As a system admin, you can set policies and standards for your district’s cloud app passwords. At a minimum, you should enable your system’s “require a strong password” feature. You can also set minimum and maximum password lengths, password expiration, and more.
If you’re setting the standards for the first time, be sure to run a check of current passwords to see whose passwords are out of compliance with the new standards. You can then force a password change through your admin console.
2. Make multi-factor authentication mandatory
Multi-factor authentication requires users to take a second step, after entering the correct password, to prove they have authorized access. This typically includes entering a code that is sent to their phone via SMS. It can also include phone calls, answering security questions, mobile app prompts, and more.
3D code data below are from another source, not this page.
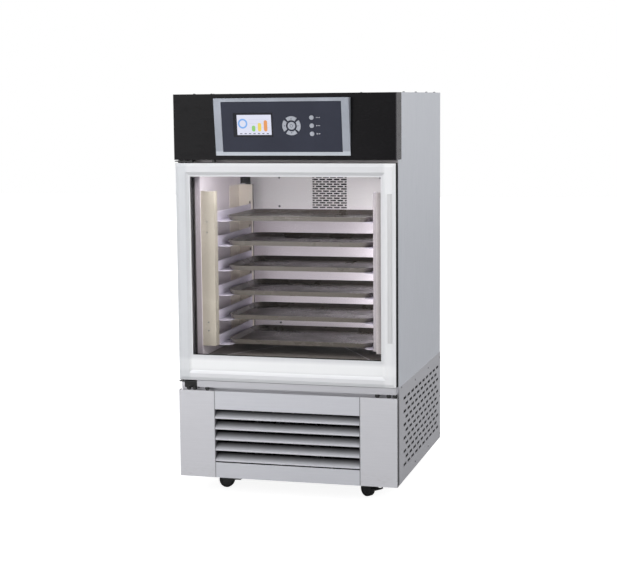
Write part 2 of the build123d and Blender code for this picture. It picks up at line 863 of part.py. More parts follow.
def finned_coil(x_half, y0, y1, z0, z1, fins, tubes):
    """A coil block: end plates and thin fins joined by level flat tubes."""
    step = (2 * x_half - fin_sheet) / (fins + 1)
    lefts = [-x_half + i * step for i in range(fins + 2)]
    plates = [slab(x, x + fin_sheet, y0, y1, z0, z1) for x in lefts]
    middle, half = (y0 + y1) / 2, coil_tube / 2
    coil = plates[0]
    for i in range(tubes):
        z = z0 + (i + 0.5) * (z1 - z0) / tubes
        coil += slab(-x_half, x_half, middle - half, middle + half, z - half, z + half)
    return coil + plates[1:]


def evaporator():
    """Cooling coil in the duct, hung on the back wall, with a header block and two stubs below."""
    z0 = floor_z + coil_foot
    coil = finned_coil(coil_half, back_y - coil_depth, back_y, z0, z0 + coil_height, coil_fins, 2)
    left, right = pipe_drops()
    x0 = left - header_half
    coil += slab(x0, coil_half, pass_y - header_half, pass_y + header_half, z0, z0 + header_height)
    for x in (left, right):
        coil += upright_rod(pipe_radius + stub_wall, x, pass_y, z0 - stub_length, z0)
    return [coil]


def pipe_drops():
    """Left and right places of the two pipes in the way through the floor."""
    return (pass_x - pipe_spacing / 2, pass_x + pipe_spacing / 2)


def humidifier_pan():
    """Shallow water pan on the chamber floor behind the duct, with its heating rod."""
    y1 = back_y - pan_from_wall
    y0 = y1 - pan_depth
    z0, z1 = floor_z, floor_z + pan_height
    pan = slab(-pan_half, pan_half, y0, y1, z0, z1)
    inner = pan_half - pan_sheet
    pan -= slab(-inner, inner, y0 + pan_sheet, y1 - pan_sheet, z0 + pan_sheet, z1 + 1)
    rod = Rot(0, 90, 0) * Cylinder(heater_radius, 2 * (pan_half - heater_end))
    return [pan, Pos(0, (y0 + y1) / 2, z0 + heater_height) * rod]


def compressor_place():
    """Centre of the compressor, set so that the suction pipe drops onto its shoulder."""
    reach = compressor_radius - suction_inset
    turn = radians(suction_turn)
    return pipe_drops()[0] - reach * cos(turn), pass_y - reach * sin(turn)


def compressor():
    """Welded shell on a footplate, with a suction stub on its shoulder and a discharge stub in front."""
    x, y = compressor_place()
    z0 = castor_height + pan_sheet
    z1 = z0 + compressor_height
    foot_top = z0 + compressor_foot_sheet
    long, short = compressor_radius + compressor_foot_play, compressor_radius - compressor_foot_cut
    foot = slab(x - long, x + long, y - short, y + short, z0, foot_top)
    shell = upright_rod(compressor_radius, x, y, foot_top, z1)
    shell = chamfer(shell.edges().group_by(Axis.Z)[-1], compressor_crown)
    left = pipe_drops()[0]
    top = upright_rod(pipe_radius + stub_wall, left, pass_y, z1 - 2 * compressor_crown, z1)
    side = level_rod(pipe_radius + stub_wall, left, condenser_ports()[1], discharge_y(), y)
    return [foot + shell + top + side]


def discharge_y():
    """Front end of the discharge stub."""
    return compressor_place()[1] - compressor_radius - 2.0


def condenser():
    """Front coil with its manifold, the fan shroud behind it, and the fan motor on a bar."""
    y0 = base_front + condenser_setback
    y1 = y0 + condenser_depth
    z0 = castor_height + pan_sheet
    z1 = z0 + condenser_height
    coil = finned_coil(condenser_half, y0, y1, z0, z1, condenser_fins, 2)
    block_y0, block_y1 = y0 + 8, y1 - 8
    coil += slab(condenser_half - 1, condenser_half + manifold_width, block_y0, block_y1, z0, z1)
    left, right = pipe_drops()
    low, high = condenser_ports()
    for x, z in ((left, high), (right, low)):
        coil += level_rod(pipe_radius + stub_wall, x, z, block_y1 - 1, block_y1 + stub_length)
    centre_z = (z0 + z1) / 2
    y2 = y1 + shroud_depth
    shroud = slab(-condenser_half, condenser_half, y1, y2, z0, z1)
    inner = condenser_half - pan_sheet
    shroud -= slab(-inner, inner, y1 - 1, y2 - pan_sheet, z0 + pan_sheet, z1 - pan_sheet)
    shroud -= level_rod(condenser_fan_radius + fan_ring_play, 0, centre_z, y2 - 2 * pan_sheet, y2 + 1)
    motor = level_rod(condenser_fan_hub, 0, centre_z, y2 + 14, y2 + 54)
    motor += level_rod(condenser_shaft, 0, centre_z, y2 - 12, y2 + 15)
    bar_y0, bar_y1 = y2 + 18, y2 + 22
    bar_half, bar_z0, bar_z1 = condenser_half - 20, centre_z - 10, centre_z + 10
    motor += slab(-bar_half, bar_half, bar_y0, bar_y1, bar_z0, bar_z1)
    for side in (-1, 1):
        x = side * (bar_half - 2)
        motor += slab(x - 2, x + 2, y2, bar_y1, bar_z0, bar_z1)
    return [coil, shroud, motor]


def condenser_ports():
    """Lower and upper port levels of the condenser."""
    z0 = castor_height + pan_sheet
    return (z0 + 30.0, z0 + condenser_height - 90.0)


def condenser_fan():
    """Fan in the mouth of the shroud."""
    z = castor_height + pan_sheet + condenser_height / 2
    y = base_front + condenser_setback + condenser_depth + shroud_depth
    fan = axial_fan(condenser_fan_radius, condenser_fan_hub, condenser_fan_width, 5, 30.0)
    fan -= Rot(90, 0, 0) * Cylinder(condenser_shaft + shaft_play, condenser_fan_width + 4)
    return [Pos(0, y, z) * fan]


def pipework():
    """Straight suction and discharge pipes, and a liquid pipe with one bend."""
    left, right = pipe_drops()
    low, high = condenser_ports()
    coil_z = floor_z + coil_foot - stub_length
    shell_top = castor_height + pan_sheet + compressor_height
    port_y = base_front + condenser_setback + condenser_depth - 8 + stub_length
    suction = upright_rod(pipe_radius, left, pass_y, shell_top, coil_z)
    discharge = level_rod(pipe_radius, left, high, port_y, discharge_y())
    liquid = upright_rod(pipe_radius, right, pass_y, low + pipe_bend, coil_z)
    liquid += level_rod(pipe_radius, right, low, port_y, pass_y - pipe_bend)
    elbow = Plane(origin=(right, pass_y, low + pipe_bend), z_dir=(0, 0, 1)) * Circle(pipe_radius)
    centre = Axis((right, pass_y - pipe_bend, low + pipe_bend), (-1, 0, 0))
    liquid += revolve(elbow, axis=centre, revolution_arc=90)
    return [suction, discharge, liquid]


def castor_places():
    """Swivel axis and resting turn of each castor: front left, front right, rear left, rear right."""
    front, rear = body_front + castor_from_front, rear_y - castor_from_rear
    left, right = castor_shift - castor_half_track, castor_shift + castor_half_track
    turn_left, turn_right = front_castor_turn
    return [(left, front, turn_left), (right, front, turn_right), (left, rear, 15.0), (right, rear, -20.0)]


def castor_plates():
    """Square mounting plates under the pan, each with the hole for its kingpin."""
    made = []
    for x, y, turn in castor_places():
        plate = slab(x - 26, x + 26, y - 26, y + 26, castor_height - castor_plate, castor_height)
        made.append(plate - upright_rod(pin_radius + pin_play, x, y, 0, castor_height - 0.5))
    return made


def castor_fork():
    """Swivelling half of a castor: crown, two cheeks, race and kingpin at the origin."""
    x, z = castor_trail, wheel_radius
    inner = wheel_width / 2 + wheel_play
    outer = inner + fork_sheet
    crown_top = castor_height - castor_plate - castor_play - race_height
    crown_foot = crown_top - fork_sheet
    pin_x, pin_z = pedal_place()
    outline = Polygon(
        (-13, crown_top),
        (x + 12, crown_top),
        (pin_x + 4, pin_z + 5),
        (pin_x + 4, pin_z - 4),
        (x + 5, z - 8),
        (x - 5, z - 8),
        (x - 9, z),
        align=None,
    )
    cheek = Plane.XZ.offset(-outer) * outline
    cheek = extrude(cheek, amount=fork_sheet)
    fork = cheek + mirror(cheek, about=Plane.XZ)
    fork += slab(-13, x + 12, -outer, outer, crown_foot, crown_top)
    fork += upright_rod(11.0, 0, 0, crown_top, crown_top + race_height)
    fork += upright_rod(pin_radius, 0, 0, crown_top, castor_height - 1.0)
    fork -= cross_pin(x, z, axle_radius + pin_play, outer + 1)
    return fork - cross_pin(pin_x, pin_z, pedal_pin + pin_play, outer + 1)


def cross_pin(x, z, radius, half_length):
    """A pin across the castor."""
    return Pos(x, 0, z) * Rot(90, 0, 0) * Cylinder(radius, 2 * half_length)


def pedal_place():
    """Forward and upward place of the pedal's cross pin, just behind the wheel."""
    return castor_trail + wheel_radius + pedal_gap, wheel_radius + pedal_rise


def castor_pedal():
    """Brake pedal on its cross pin: a foot plate behind the wheel with a raised tip."""
    x, z = pedal_place()
    half = wheel_width / 2
    lever = slab(x - 2, x + 8, -half, half, z - 3, z + 3)
    lever += slab(x + 6, x + pedal_length, -pedal_width / 2, pedal_width / 2, z - 2, z + 2)
    tip = Pos(x + pedal_length, 0, z) * Rot(0, -30, 0) * Pos(4, 0, 0.5) * Box(10, pedal_width, 4)
    return lever + tip + cross_pin(x, z, pedal_pin, half + wheel_play + fork_sheet)


def castor_wheel():
    """Wheel on its axle."""
    wheel = cross_pin(0, 0, wheel_radius, wheel_width / 2)
    wheel += cross_pin(0, 0, axle_radius, wheel_width / 2 + wheel_play + fork_sheet)
    return Pos(castor_trail, 0, wheel_radius) * wheel


def castors():
    """The forks, wheels and brake pedals in their places."""
    made = {}
    corners = ("front_left", "front_right", "rear_left", "rear_right")
    for corner, (x, y, turn) in zip(corners, castor_places()):
        at = Pos(x, y, 0) * Rot(0, 0, turn)
        made[f"castor_fork_{corner}"] = [at * castor_fork()]
        made[f"castor_wheel_{corner}"] = [at * castor_wheel()]
        if corner.startswith("front"):
            made[f"castor_pedal_{corner}"] = [at * castor_pedal()]
    return made


def build():
    """Every sub-part by name, each as a list of its solids."""
    made = {}
    for maker in (
        side_panels, top_panel, rear_panel, insulation, liner, chassis, vent_panels, base_corner_panels,
        louvre_panel, sill_strip, fascia, control_bezel, control_plate, display, control_board,
        door_frame, door_glass, glass_spacer, door_back_frame, door_gasket, door_grip, hinge_brackets,
        lamp_housing, lamp_lens, rack_uprights, tray_runners, air_duct_panel, circulation_fan,
        circulation_motor, evaporator, humidifier_pan, compressor, condenser, condenser_fan, pipework,
        castor_plates,
    ):
        made[maker.__name__] = maker()
    made.update(buttons())
    made.update(castors())
    for number, z in enumerate(shelf_heights, start=1):
        made[f"tray_{number}"] = tray(z)
    return made


os.makedirs("parts", exist_ok=True)
for name, solids in build().items():
    pieces = [solid for shape in solids for solid in shape.solids()]
    export_step(pieces[0] if len(pieces) == 1 else Compound(pieces), f"parts/{name}.step")
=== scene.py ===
import json
from math import cos, pi, radians, sin

import bpy
import numpy as np
from mathutils import Matrix, Vector


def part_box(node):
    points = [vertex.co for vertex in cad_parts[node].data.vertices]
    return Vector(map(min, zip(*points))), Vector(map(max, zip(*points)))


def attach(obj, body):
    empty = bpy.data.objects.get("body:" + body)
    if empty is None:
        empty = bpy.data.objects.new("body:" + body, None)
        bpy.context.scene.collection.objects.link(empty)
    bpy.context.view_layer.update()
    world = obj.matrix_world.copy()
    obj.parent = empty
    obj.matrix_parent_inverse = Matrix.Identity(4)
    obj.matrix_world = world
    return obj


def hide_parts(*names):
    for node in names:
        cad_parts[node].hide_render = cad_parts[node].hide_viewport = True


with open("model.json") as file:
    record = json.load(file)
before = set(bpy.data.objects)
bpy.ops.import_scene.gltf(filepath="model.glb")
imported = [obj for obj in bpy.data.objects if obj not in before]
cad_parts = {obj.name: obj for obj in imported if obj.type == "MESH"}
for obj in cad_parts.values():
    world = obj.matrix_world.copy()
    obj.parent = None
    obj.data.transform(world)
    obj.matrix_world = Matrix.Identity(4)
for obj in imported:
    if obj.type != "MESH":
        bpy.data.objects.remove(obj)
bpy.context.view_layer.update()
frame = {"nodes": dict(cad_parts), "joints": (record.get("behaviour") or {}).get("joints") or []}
nodes = frame["nodes"]
joints = {joint["name"]: joint for joint in frame["joints"]}
MM = 0.001
SHARP_ANGLE = radians(35)
SCREW_RADIUS = 3.2 * MM
RACK_ABOVE_FLOOR = 36 * MM


# Camera, fitted to the photograph with no shift
IMAGE_WIDTH = 617
FOCAL_PIXELS = 1511.5
SENSOR = 36.0
CAMERA_PLACE = (1.2837, -4.7486, 1.2314)
YAW, PITCH, ROLL = 0.26793, 0.12539, -0.00956


def srgb(red, green, blue):
    """A colour written in screen values from 0 to 255, as the linear values that a shader takes."""
    values = np.array([red, green, blue]) / 255.0
    linear = np.where(values <= 0.04045, values / 12.92, ((values + 0.055) / 1.055) ** 2.4)
    return (*[float(v) for v in linear], 1.0)


def place_camera():
    """A camera that looks along +Y, turned by the yaw, down by the pitch and rolled about its axis."""
    data = bpy.data.cameras.new("camera")
    data.sensor_width = SENSOR
    data.lens = SENSOR * FOCAL_PIXELS / IMAGE_WIDTH
    data.clip_end = 60.0
    camera = bpy.data.objects.new("camera", data)
    turn = Matrix.Rotation(YAW, 4, "Z") @ Matrix.Rotation(pi / 2 - PITCH, 4, "X")
    turn = turn @ Matrix.Rotation(ROLL, 4, "Z")
    camera.matrix_world = Matrix.Translation(CAMERA_PLACE) @ turn
    bpy.context.scene.collection.objects.link(camera)
    bpy.context.scene.camera = camera


# Node helpers for materials


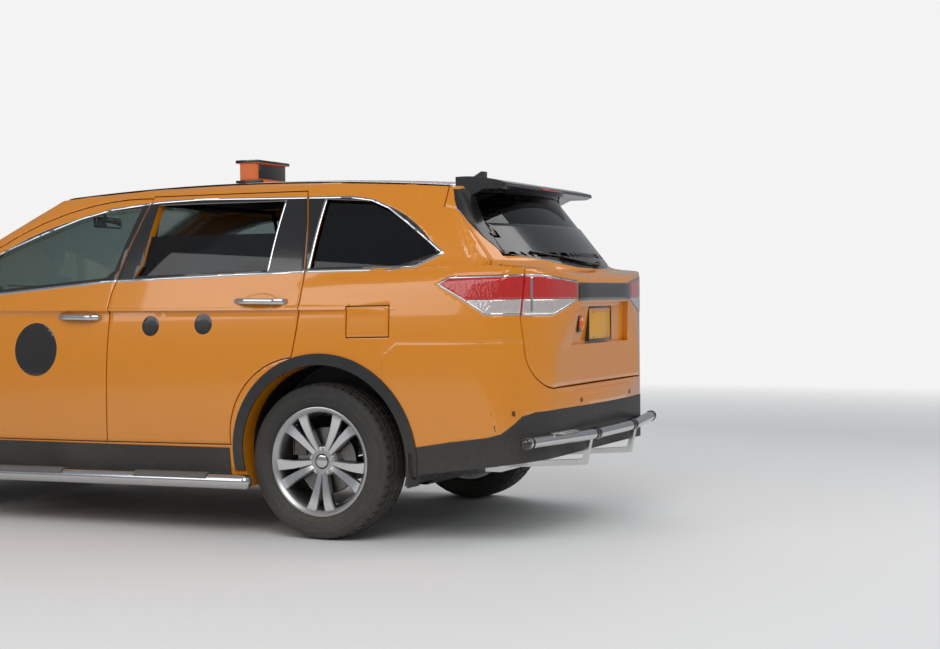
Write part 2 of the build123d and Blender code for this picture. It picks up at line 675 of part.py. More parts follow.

3. Manage SaaS access and permissions
Open Authorization (OAuth) makes app use convenient for end-users, but it can be a little bit of a nightmare for those in charge of IT security. The proliferation of SaaS use in classrooms and throughout school districts makes it difficult to stay on top of what apps have access to your cloud environment, what permissions are granted to them, and how secure the app is itself.
District system admins have the ability to control what apps are allowed permissions to the company’s Google or Microsoft cloud accounts. This can be as simple as restricting access to risky apps, or as customized and detailed as creating sanctioned and unsanctioned apps lists.
4. Enable anti-phishing protections
Email phishing is still the most common external threat vector. And there is a myriad of tools on the market aimed at removing phishing emails from inboxes. Unfortunately, none of them work with 100% accuracy.
The best option is to start with configuring your native cloud email provider’s anti-phishing capabilities and then layer additional safeguards and monitors on top of it. Educating the rest of your district about common phishing attacks, new ones as they arise, and how to spot them is also extremely important.
5. Turn on unintended external reply warning
One of the ways you can ensure that sensitive, internal information isn’t improperly shared outside of the school district is to enable an external reply warning. This feature also protects your district against forged emails from malicious hackers trying to gain access to internal files and information.
When the external reply warning is enabled, users receive a pop-up notification asking if they’re sure they want to send it to an external domain. It’s important to reinforce to your colleagues why they need to pay attention to this pop-up and think twice before dismissing it.
6. Set external sharing standards
Beyond sending emails, you should configure data loss prevention external sharing standards for shared calendars, drives, folders, and files. The best approach is to start with the most strict standards possible, and then open up as needed.
Files and folders containing the most sensitive information such as student, parent/guardian, and staff personally identifiable and financial information, should rarely (if ever) be configured to allow external sharing and access.
7. Set up message encryption
Encryption prevents anyone other than the intended audience from viewing a message. Microsoft and Google provide native encryption options. In Google’s case, they provide “Confidential Mode”, which works a little differently. There are also a variety of third party encryption tools available.
Sending sensitive or confidential information via email should always have encryption and confidential protections enabled. It forces the recipient to authenticate that they are the intended audience and protects the information from being forwarded to others. The sender can also set up an expiration date to ensure the information isn’t lingering in someone’s inbox into eternity.
8. Set up data loss prevention policies
Fundamentally, data loss prevention is a strategy to ensure that your district’s sensitive and protected information does not inadvertently leave the network—whether it’s accidental or malicious.
System admins have the ability to set up data loss prevention policies in most popular and “enterprise-level” cloud applications. These policies help admins maintain and automate rules around how information can be accessed and shared. Most policies create alerts and actions that the system can take if a data loss prevention policy is broken. For example, if an employee account is trying to share a spreadsheet containing social security numbers with an outside domain, the policy can be set up to automatically warn the user and/or quarantine the file.
9. Enable mobile management
Everyone in your school district likely uses mobile devices to access school cloud accounts—mainly email, files, and drives. These mobile devices represent more endpoints that need to be secured by IT. But, endpoint security isn’t enough in cloud computing security. You will also need to configure mobile device policies in your cloud applications.
10. Run a security health/score audit
Once you’ve completed this checklist, it’s a good idea to run a cloud security audit of your environment. An audit will re-check for any configuration errors, sharing risks, files containing sensitive information, and more.
It’s also important to run an audit on a periodic basis. Weekly and/or monthly audits and reports can be automated and provide you with detailed information into the security health of your cloud applications. Microsoft provides Office 365 Secure Score, which is very helpful in providing on-going health checks and recommendations. Particularly as new security features are rolled out and new risks are identified.
If your school district uses SaaS applications such as G Suite and/or Office 365, cloud application security is a critical layer in your cybersecurity infrastructure. Without it, monitoring and controlling behavior happening within applications are impossible. This blind spot creates critical vulnerabilities in your district stakeholders’ sensitive information and financial futures.